The original location was opened on May 15, 1946, by Tom Koulax (October 26, 1918 – May 28, 1992), the son of Greek immigrants, on the northeast corner of Beverly and Rampart boulevards west of downtown Los Angeles. The stand, which still exists today, sold hamburgers and hot dogs topped with chili. Initially, the business was slow but it soon started to pick up. During the 1960s, the entire lot at the intersection was purchased. Soon after, the northwest corner was acquired for expanded parking and storage of goods. Not long after that, a second service counter occupying the building at the perimeter of the northeast lot was set up.

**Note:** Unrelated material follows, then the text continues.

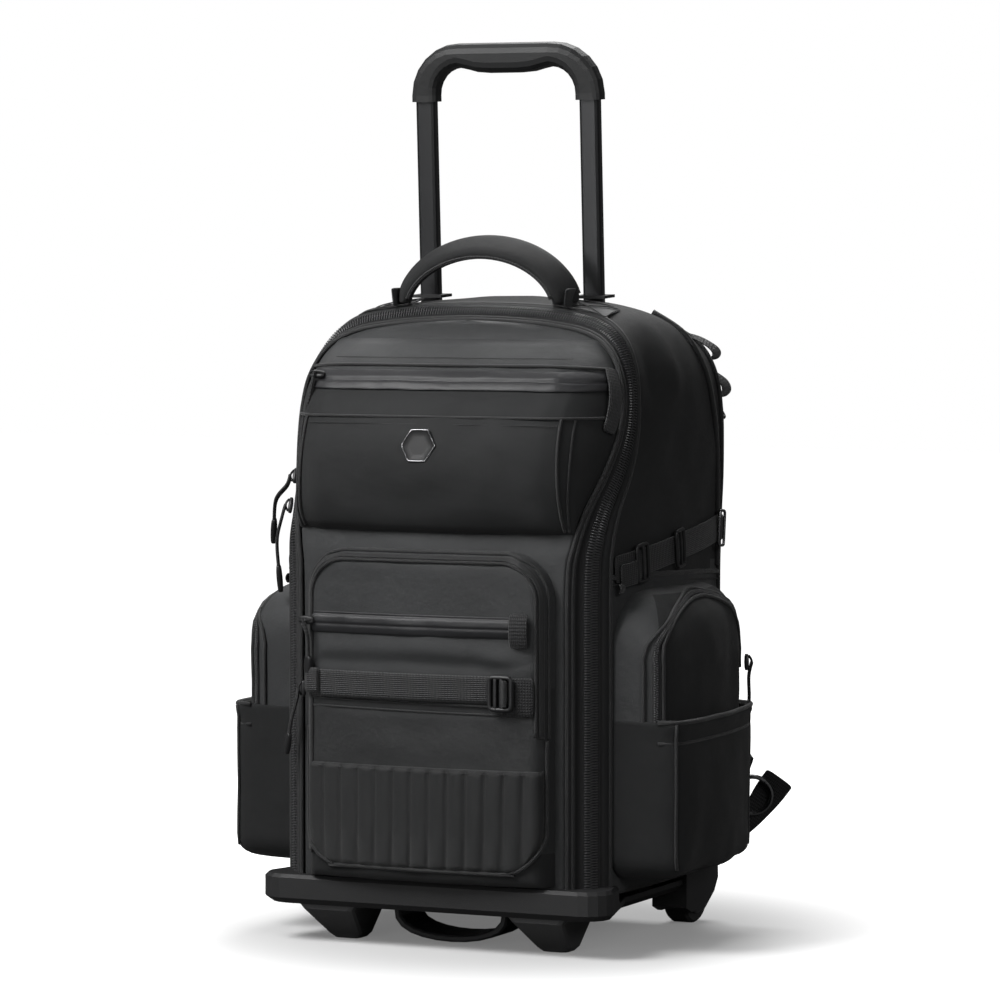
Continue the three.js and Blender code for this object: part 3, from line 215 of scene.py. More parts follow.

Tommy's began to expand in the 1970s, and grew to 30 locations by 2006. Most Original Tommy's restaurants are found in the Greater Los Angeles Area. In recent years several locations have closed. The Santa Monica location was closed on April 20, 2014, when the landlord refused to renew the lease and leased the location to Starbucks instead. Original Tommy's last San Diego location closed in 2023.

In 2008, the company expanded for the first time outside of California by opening two locations in Clark County, Nevada. A third Nevada location was opened in 2013.

As of May 2026, there are 32 locations. The company is based in Monrovia, California, after years of being in Glendale, California, and is run by the late Tom Koulax's family.

The restaurant's success in the Los Angeles market has attracted many imitators. A 2019 study by the Los Angeles Times listed 67 restaurants, more than double the number of Original Tommy's restaurants, in the Los Angeles region with some form of the name "Thomas" in the name along with similarity in the signage and menu. Bob Auerbach, a stepson of the restaurant's founder, Tom Koulax, said that the family made a conscious decision not to doggedly pursue legal action against the imitators. The chain's full name, Original Tommy’s World Famous Hamburgers, is trademarked, and they have sued to protect the "original" and "world famous" parts of their name.